I haven't studied the algorithm that much, but to prove the case-sensitivity part.. The 'val[off++]' will be a char from the String's internal character array. It is added as an int to the hash code. 'A' and 'a' have different int values. Therefore, the hash code will be different.

Hope this helps.


--K

i think its best to go with the hashcode type as they seem to be the best choice IMO. However, i can forsee a problem:



Say the name of an Entity was hashcoded to become an int, so its stored as an int rather than a string. Now say I want to get the name of that entity, the user knows that he has entered a String rather than an int, so he is completely blind. Now say he did something like getID(). It should return a string rather than an int.



So what i need is a dehashcoder :slight_smile:



is this possible? And if that is faster than using Strings still, then im most definetly going to go in that direction into coding everything into an int and reconvert to a string



Thx shmooh, DP

thank to the advice of mojo and his great collage professor ;), i made a little benchmark.



That benchmark stated the following:



with 1,000,000 loops and a simple:



if ("hello".equals("hello") {
}



that came to 42 millis, with == it was 0

Now I only do a max of 10 comparisons anyway. So mojo said take it to 100, and see, and they both returned 0 millis.

Now I dont forsee a current problem with it, but if a problem was to arise in the future, i will keep this fix in mind.

DP

PS. "If you ever code anything that you think is really clever, redo it, you did something stupid" -- Mojo's professor :)

with == it was 0 because the compiler removed the statement due to it being redundant.

So I have to make that if statement do something?

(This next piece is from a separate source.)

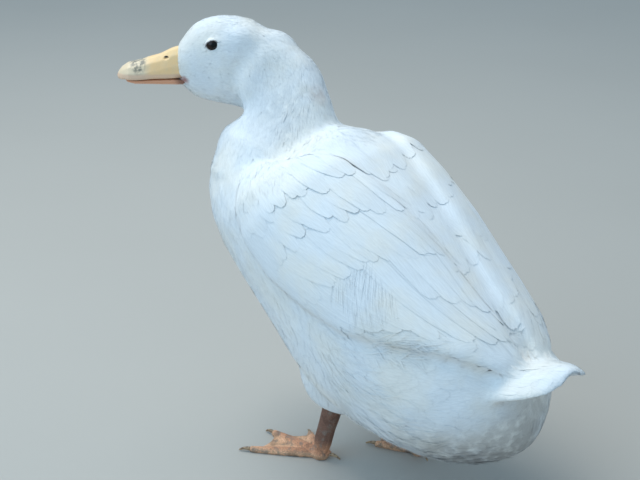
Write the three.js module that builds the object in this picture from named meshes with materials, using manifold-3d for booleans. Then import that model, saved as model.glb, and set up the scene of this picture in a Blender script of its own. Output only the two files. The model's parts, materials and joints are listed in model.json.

Like setting an int to i or something?


Yes, probably. May want to do the assignment to an int outside the loop though. The compiler might be smart enough to optimize it out if nobody ever sees it.

And try doing more than just 10 or 100.. Try 10000, as well. If it only takes 3 seconds instead of 1.. that doesn't sound like a big deal on the surface. But remember that this gets called over and over again by your code, even if it's not in immediate succession.

Side note: If you're running on Windows, the System.currentTimeInMillis call is not all that accurate on the very small scale.

Also remember that it's not just the speed of the app, but the memory usage. Ints are simply smaller and cleaner than Strings.

As far as the hashCode thing goes.. I'm not sure what you have in mind, but I would encourage you to not go that way. I mean.. what benefit would there be to having the String already, then turning it into an int? There's not much point in making it more complicated than it has to be. Just my .02. (Also remember Mojo's prof's quote. :) )

And uhm.. I don't think de-hashing is possible, but I could be wrong on that. You probably don't want to count on it in any case. If you're finding that you need to do that, then you should probably consider altering the design.


--K

I may point I was getting across to DP was take a look at the problem. He really wanted to use Strings for everything, but was worried about the String.equals calls. So, he was trying to convert a string to int, but was creating all sorts of other issues for himself. I just wanted him to take a look at the speed of String.equals, and decide if the difference in time was acceptable, or did he really need to switch to int.

thanks pascal. :wink:

I'm with Badmi. If you can use enums you should IMO. sun claims they are as fast as ints and you can even do sort of bitwise or if you use an enumset.

They even translate to strings easily for your XML.



just my 2 cents.